(Stored records)
-- Start --
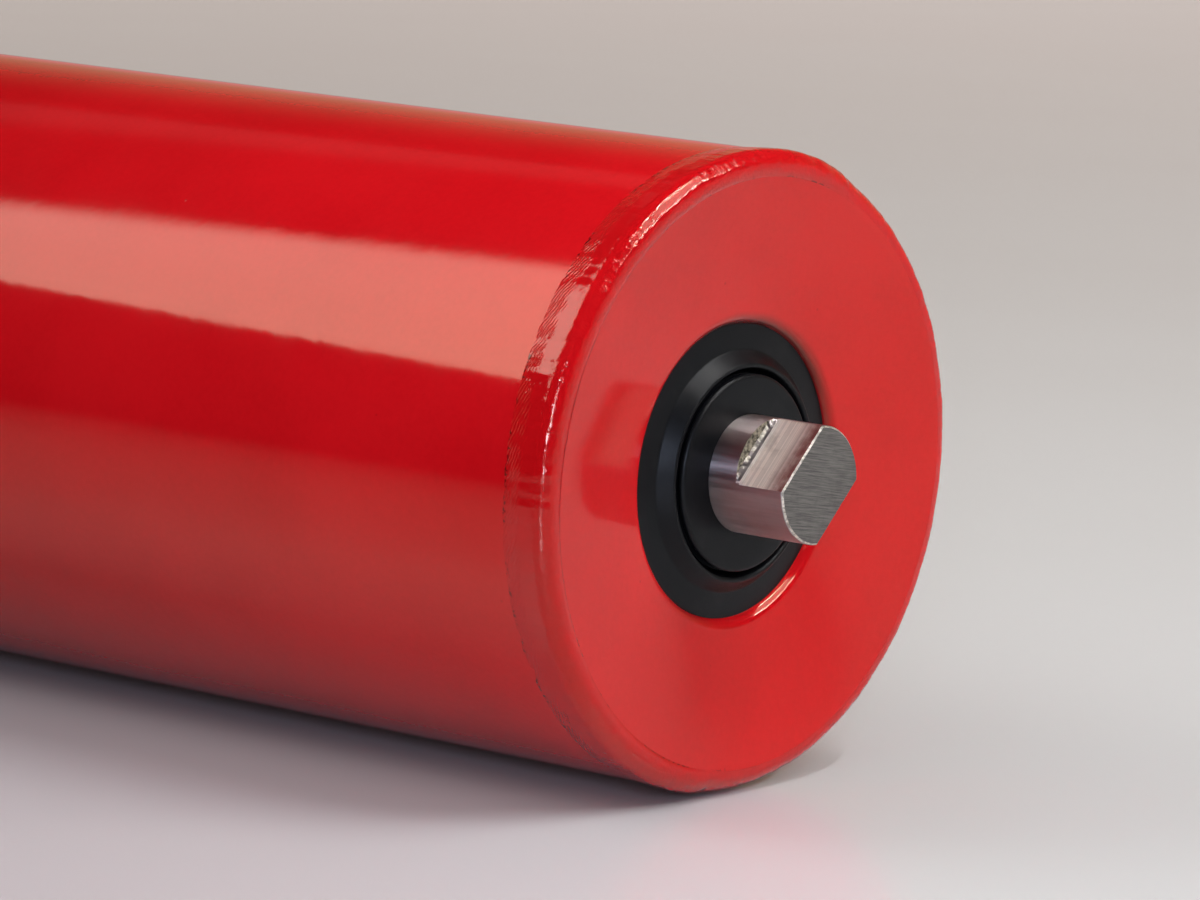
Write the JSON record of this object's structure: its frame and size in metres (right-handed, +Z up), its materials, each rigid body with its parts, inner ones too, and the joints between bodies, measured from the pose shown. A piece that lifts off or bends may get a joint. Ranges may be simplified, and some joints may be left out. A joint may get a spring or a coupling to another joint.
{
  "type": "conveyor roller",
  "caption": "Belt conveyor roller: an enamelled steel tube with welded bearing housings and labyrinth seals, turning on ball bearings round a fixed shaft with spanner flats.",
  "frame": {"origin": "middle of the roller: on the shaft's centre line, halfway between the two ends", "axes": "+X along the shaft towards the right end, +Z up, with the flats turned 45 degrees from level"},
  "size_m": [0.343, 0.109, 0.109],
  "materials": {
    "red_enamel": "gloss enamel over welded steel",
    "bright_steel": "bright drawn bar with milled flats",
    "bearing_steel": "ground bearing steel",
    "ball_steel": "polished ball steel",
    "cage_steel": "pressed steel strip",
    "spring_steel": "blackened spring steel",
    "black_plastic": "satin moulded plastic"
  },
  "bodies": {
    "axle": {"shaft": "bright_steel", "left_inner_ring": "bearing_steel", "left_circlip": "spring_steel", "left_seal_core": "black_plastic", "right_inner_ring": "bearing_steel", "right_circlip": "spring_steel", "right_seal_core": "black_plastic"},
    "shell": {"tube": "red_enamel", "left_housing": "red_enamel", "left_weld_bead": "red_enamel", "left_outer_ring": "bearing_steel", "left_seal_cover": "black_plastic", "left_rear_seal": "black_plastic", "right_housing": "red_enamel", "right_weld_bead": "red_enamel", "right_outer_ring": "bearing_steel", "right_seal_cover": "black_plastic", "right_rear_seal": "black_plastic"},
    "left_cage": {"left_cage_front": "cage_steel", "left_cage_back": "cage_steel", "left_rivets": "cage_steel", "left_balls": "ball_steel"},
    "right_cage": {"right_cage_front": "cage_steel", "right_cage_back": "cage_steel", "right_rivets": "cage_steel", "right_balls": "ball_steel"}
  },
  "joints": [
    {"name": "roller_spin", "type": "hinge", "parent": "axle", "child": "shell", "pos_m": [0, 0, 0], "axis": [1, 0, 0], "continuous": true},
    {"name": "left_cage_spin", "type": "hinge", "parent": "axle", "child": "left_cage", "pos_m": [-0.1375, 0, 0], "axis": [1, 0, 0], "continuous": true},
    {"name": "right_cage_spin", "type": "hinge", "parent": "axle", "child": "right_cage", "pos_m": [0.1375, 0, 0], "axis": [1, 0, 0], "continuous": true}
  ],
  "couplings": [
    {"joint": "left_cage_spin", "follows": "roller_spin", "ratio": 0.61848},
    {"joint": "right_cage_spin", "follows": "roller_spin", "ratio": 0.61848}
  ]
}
-- End --
-- Start --
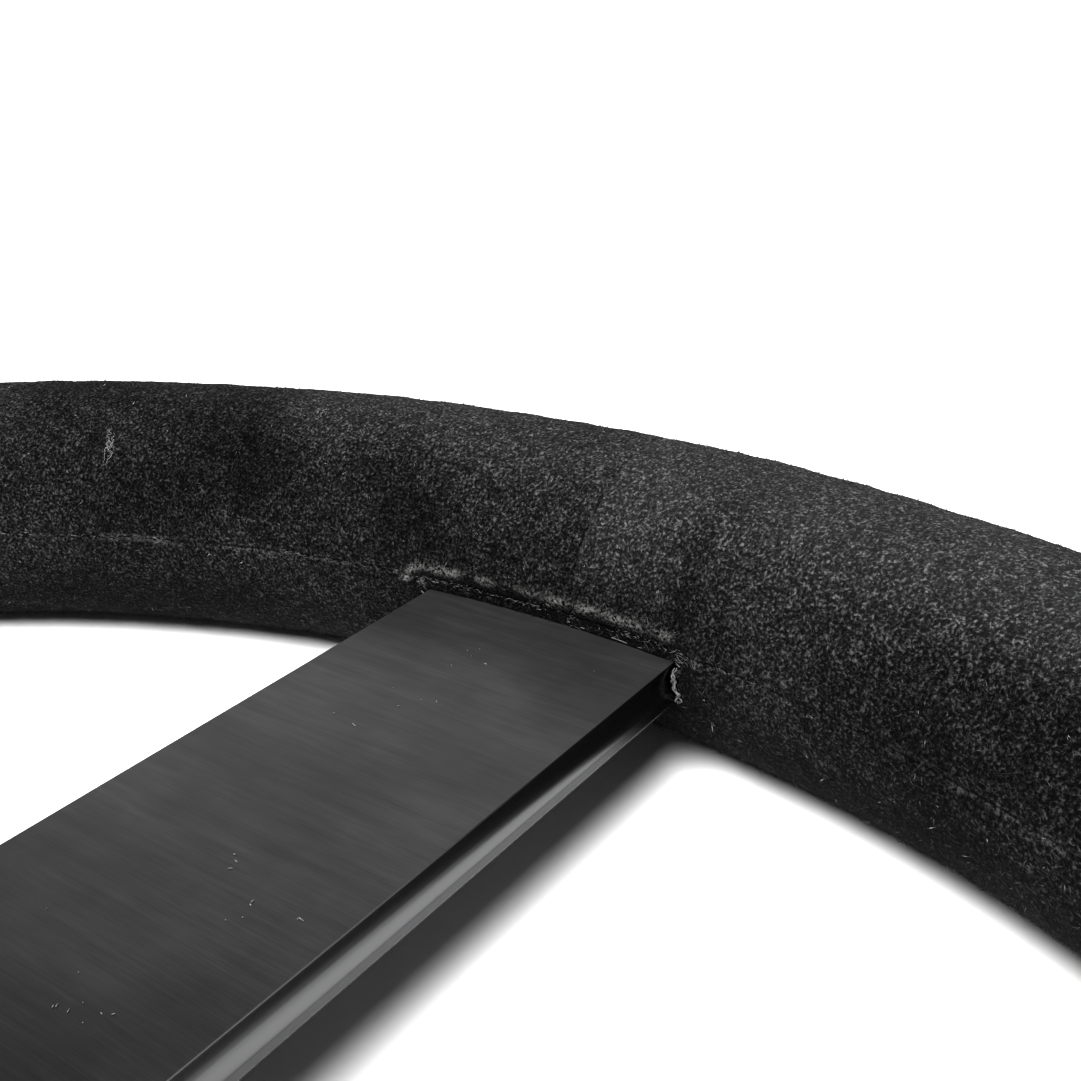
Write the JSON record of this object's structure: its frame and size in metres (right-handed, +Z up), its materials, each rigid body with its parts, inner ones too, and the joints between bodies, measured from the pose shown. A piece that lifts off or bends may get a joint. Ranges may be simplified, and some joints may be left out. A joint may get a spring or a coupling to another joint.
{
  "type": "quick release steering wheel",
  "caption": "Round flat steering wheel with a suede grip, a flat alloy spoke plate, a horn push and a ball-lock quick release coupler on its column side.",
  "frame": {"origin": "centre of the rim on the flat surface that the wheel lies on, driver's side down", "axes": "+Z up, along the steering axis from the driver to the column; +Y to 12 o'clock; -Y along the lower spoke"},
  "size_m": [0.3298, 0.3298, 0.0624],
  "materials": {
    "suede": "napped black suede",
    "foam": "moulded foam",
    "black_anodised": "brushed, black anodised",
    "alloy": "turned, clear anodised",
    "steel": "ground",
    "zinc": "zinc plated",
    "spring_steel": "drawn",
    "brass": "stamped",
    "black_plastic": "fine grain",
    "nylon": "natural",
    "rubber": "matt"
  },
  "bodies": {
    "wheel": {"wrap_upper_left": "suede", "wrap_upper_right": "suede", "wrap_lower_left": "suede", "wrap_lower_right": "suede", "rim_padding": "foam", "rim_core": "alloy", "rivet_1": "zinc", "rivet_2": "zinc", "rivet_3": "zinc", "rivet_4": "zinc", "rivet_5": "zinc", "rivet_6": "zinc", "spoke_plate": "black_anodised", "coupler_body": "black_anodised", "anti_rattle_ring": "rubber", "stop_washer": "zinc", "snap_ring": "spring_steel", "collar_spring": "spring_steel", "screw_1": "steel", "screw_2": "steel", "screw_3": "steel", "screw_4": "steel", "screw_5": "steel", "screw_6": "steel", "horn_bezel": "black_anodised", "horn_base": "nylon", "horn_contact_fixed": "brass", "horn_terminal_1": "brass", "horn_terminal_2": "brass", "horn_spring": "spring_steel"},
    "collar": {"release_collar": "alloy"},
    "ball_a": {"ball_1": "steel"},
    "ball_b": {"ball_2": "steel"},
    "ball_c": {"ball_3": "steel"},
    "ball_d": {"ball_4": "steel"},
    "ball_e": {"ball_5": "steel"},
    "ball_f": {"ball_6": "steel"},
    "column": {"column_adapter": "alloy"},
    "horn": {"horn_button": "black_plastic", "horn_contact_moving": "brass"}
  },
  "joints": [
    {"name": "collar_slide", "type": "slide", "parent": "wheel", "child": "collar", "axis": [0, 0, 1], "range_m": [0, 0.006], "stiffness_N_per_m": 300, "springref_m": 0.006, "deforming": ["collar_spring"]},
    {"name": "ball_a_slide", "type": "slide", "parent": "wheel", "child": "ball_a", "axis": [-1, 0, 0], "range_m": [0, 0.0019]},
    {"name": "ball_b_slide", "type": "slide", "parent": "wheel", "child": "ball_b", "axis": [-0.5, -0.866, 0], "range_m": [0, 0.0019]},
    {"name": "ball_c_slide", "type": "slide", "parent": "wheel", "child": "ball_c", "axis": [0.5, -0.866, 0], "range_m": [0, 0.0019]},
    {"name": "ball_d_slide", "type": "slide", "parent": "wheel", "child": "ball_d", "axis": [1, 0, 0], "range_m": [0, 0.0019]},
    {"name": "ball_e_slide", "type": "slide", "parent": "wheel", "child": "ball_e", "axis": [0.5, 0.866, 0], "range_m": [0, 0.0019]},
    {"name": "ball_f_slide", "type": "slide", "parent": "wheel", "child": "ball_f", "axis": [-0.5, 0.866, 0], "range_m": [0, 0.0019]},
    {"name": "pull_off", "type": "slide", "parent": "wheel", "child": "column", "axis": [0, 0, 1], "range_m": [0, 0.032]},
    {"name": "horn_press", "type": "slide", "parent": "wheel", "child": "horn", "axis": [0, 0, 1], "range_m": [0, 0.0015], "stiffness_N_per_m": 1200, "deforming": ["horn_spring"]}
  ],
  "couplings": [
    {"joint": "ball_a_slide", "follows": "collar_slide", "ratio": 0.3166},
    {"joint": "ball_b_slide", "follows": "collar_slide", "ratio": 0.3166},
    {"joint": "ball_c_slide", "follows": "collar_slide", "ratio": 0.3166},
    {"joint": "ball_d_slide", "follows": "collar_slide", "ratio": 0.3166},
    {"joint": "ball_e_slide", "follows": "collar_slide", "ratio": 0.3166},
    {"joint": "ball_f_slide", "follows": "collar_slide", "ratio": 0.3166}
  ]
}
-- End --
#### [The exercise]
All lines of the data above that include the word "from" must be shown.

#### [Task result]
Write the JSON record of this object's structure: its frame and size in metres (right-handed, +Z up), its materials, each rigid body with its parts, inner ones too, and the joints between bodies, measured from the pose shown. A piece that lifts off or bends may get a joint. Ranges may be simplified, and some joints may be left out. A joint may get a spring or a coupling to another joint.
  "frame": {"origin": "middle of the roller: on the shaft's centre line, halfway between the two ends", "axes": "+X along the shaft towards the right end, +Z up, with the flats turned 45 degrees from level"},
Write the JSON record of this object's structure: its frame and size in metres (right-handed, +Z up), its materials, each rigid body with its parts, inner ones too, and the joints between bodies, measured from the pose shown. A piece that lifts off or bends may get a joint. Ranges may be simplified, and some joints may be left out. A joint may get a spring or a coupling to another joint.
  "frame": {"origin": "centre of the rim on the flat surface that the wheel lies on, driver's side down", "axes": "+Z up, along the steering axis from the driver to the column; +Y to 12 o'clock; -Y along the lower spoke"},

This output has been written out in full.